My brother-in-law said he was drawn to Sanders by: 1) Regulation of the financial industry. He believes that Wall Street is causing most of the biggest problems hurting Americans right now, and believes that we need to regulate their conduct more effectively. Sander’s positions on Wall Street regulation precisely agree with his own. 2) Use of America’s military force. He believes America’s foreign policy has been too reliant for too long on military power, and that creates more terrorists than it stops, costs us too much money, and is immoral. He likes Sanders’ positions on military policy. 3) College expenses. Sanders won him over with his early, clear, and strong focus on higher-education debt as a significant factor limiting opportunity for an entire generation of Americans, and his bold proposals to address it.
My sister-in-law said she was drawn to Clinton by: 1) Her experience. She has worked in many jobs, at very high levels, for a very long time.
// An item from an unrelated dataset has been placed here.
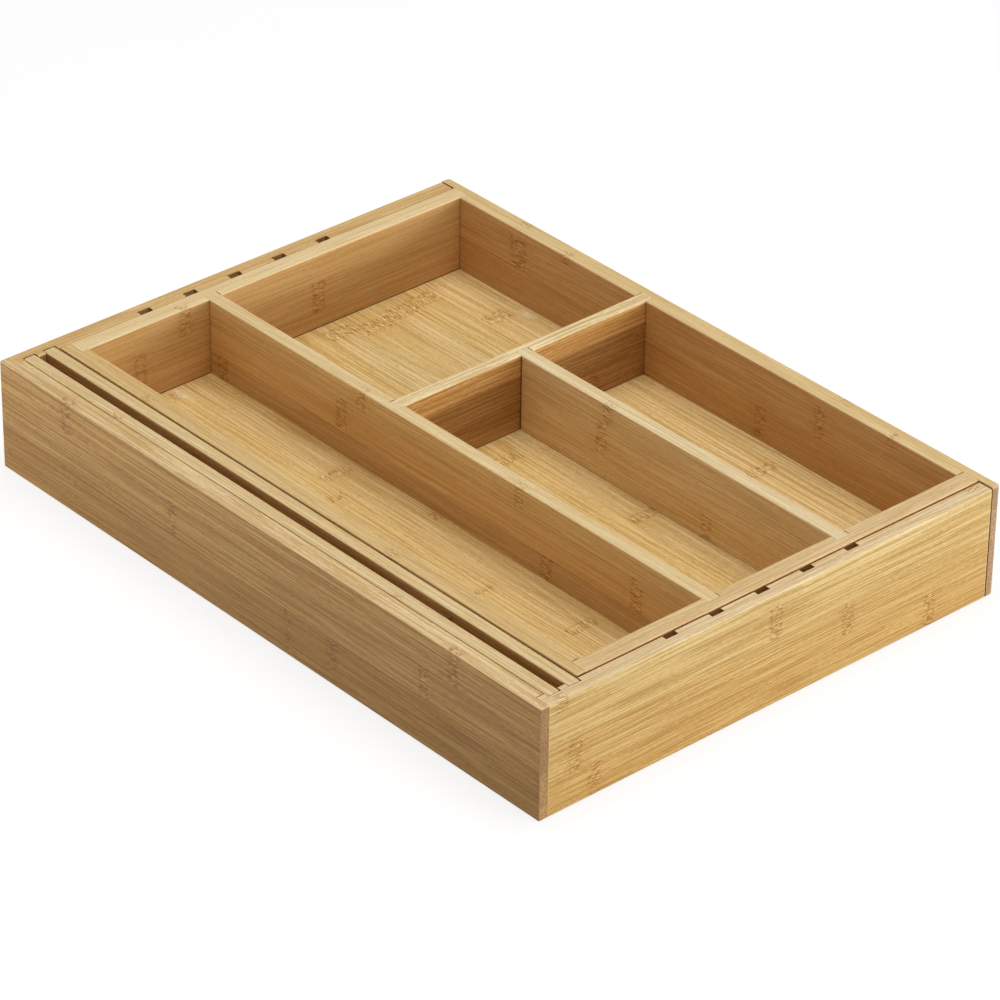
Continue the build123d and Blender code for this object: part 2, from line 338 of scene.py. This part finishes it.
def pale_spot(tree, wood, place, spot, cluster):
    """A pale spot on the wood, drawn along its fibres; spot is its place and its half sizes."""
    at, side, half_length, half_width = spot
    off = add(tree, "ShaderNodeVectorMath", place, (1 / half_length, 1 / half_width, 0),
              (-at / half_length, -side / half_width, 0), operation="MULTIPLY_ADD")
    off = add(tree, "ShaderNodeVectorMath", off, operation="LENGTH")
    paleness = add(tree, "ShaderNodeMapRange", off.outputs["Value"], *PALE_SPOT_FADE)
    spot_fibre = add(tree, "ShaderNodeMapRange", cluster, *PALE_SPOT_FIBRE)
    paleness = add(tree, "ShaderNodeMath", paleness, spot_fibre, operation="MULTIPLY")
    return add(tree, "ShaderNodeMix", paleness, wood, linear(PALE_SPOT), data_type="RGBA")


def sawn_ends(tree, wood, end, straight, strip, end_facing, seed):
    """Sawn ends, where the bundles are cut across and show as dots, and every strip has its own shade."""
    on_end = add(tree, "ShaderNodeMapRange", end_facing, *TO_END)
    spacing = (1 / BUNDLE_LENGTH, 1 / BUNDLE_SPACING, 1 / BUNDLE_SPACING)
    dots = add(tree, "ShaderNodeMapping", straight, None, None, spacing)
    dots = add(tree, "ShaderNodeTexVoronoi", dots, 1.0)
    dots = add(tree, "ShaderNodeMapRange", dots.outputs["Distance"], *END_DOT)
    own_shade = add(tree, "ShaderNodeMath", strip, seed * SHADE_STEP, operation="ADD")
    own_shade = add(tree, "ShaderNodeTexWhiteNoise", own_shade, noise_dimensions="1D")
    own_shade = add(tree, "ShaderNodeMath", own_shade.outputs["Value"], STRIP_SHADE, operation="MULTIPLY")
    sawn = add(tree, "ShaderNodeMix", own_shade, linear(end), linear(BUNDLE_DOT), data_type="RGBA")
    sawn = add(tree, "ShaderNodeMix", dots, sawn, linear(BUNDLE_DOT), data_type="RGBA")
    return add(tree, "ShaderNodeMix", on_end, wood, sawn, data_type="RGBA")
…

That amount of experience gives Clinton the most impressive resume of any presidential candidate ever. 2) Her ability to weather storms of criticism. She has endured years of the most vitriolic and relentless criticism that any public figure has ever had to endure—some of which could have sent her to prison had her accusers prevailed—and she just kept going. Didn’t crumble. Didn’t surrender. 3) Her gender. Having a woman in the White House will be of benefit to the entire nation because it will provide undeniable proof that women can do anything. That will help millions of American women achieve their individual potentials, and that will help the entire nation.
Do you see what I see? The Sanders voter looks at policy positions for evidence of a candidate’s value. The Clinton voter looks at personal attributes.
For months, I’ve been analyzing the posts that roll by on my Facebook feed. There have been hundreds, because my Facebook friends are very civic-minded. Nearly every pro-Sanders/anti-Clinton comment has a policy focus. Nearly every pro-Clinton/anti-Sanders comment has a person focus.
Most of the exceptions come when they are heavy into debate mode, grabbing any argument that might stick. And yes, of course, Sanders supporters express sincere concerns about Clinton’s personal attributes, and Clinton supporters express sincere concerns about Sanders’ policy proposals. But those weren’t the reasons they chose to support their candidate in the first place. People didn’t decide to support Clinton because of Sanders’ personal flaws, and they didn’t decide to support Sanders because of Clinton’s policy record.
What breaks my heart is when I see attempts at reaching across the divide that fail because the participants neither perceive nor address other perspective.
For example, one exchange I’ve encountered several times is when a Sanders supporter asks something like “Please, Clinton supporter, tell me how she’d make a good president. If you can do that, I’ll be willing to do this ‘unity’ thing. Make your case.”
Nine times out of ten, the Clinton supporter responds with a string of ‘person’ arguments, perhaps along the lines of: “Clinton’s experience with weathering horrible personal attacks makes her more likely to win in November, despite what the polls now say. The Republicans will call Sanders a “Socialist,” and voters don’t like socialists…” and so forth.
The Sanders supporter then claims he or she hasn’t heard a single argument in favor of Clinton, which makes the Clinton supporter perceive the Sanders supporter as pig-headed. But the Sanders supporter truly did not hear any relevant arguments—because those ‘person’ arguments are not important or persuasive to a voter who focuses primarily on policy.
I haven’t got a solution—just a suggestion that we all try to be as non-judgmentally alert as we can to each other’s values and perspectives. That won’t be wasted effort. As I’ve written in this blog before, I don’t think any of us ever changes another’s mind anyway—at least not directly and immediately, and particularly not in a single conversation.
Changes of minds happen in the shower, or when chopping vegetables, when we are alone with our thoughts, reviewing the conversations we’ve had or the new information that has come our way.
In any single conversation, if we do no more than successfully connect with each other—that is, if we come to understand the other’s point of view and succeed in expressing our own in a way that can be understood by the other–we will have given each other the raw materials that enable us to reach consensus over time.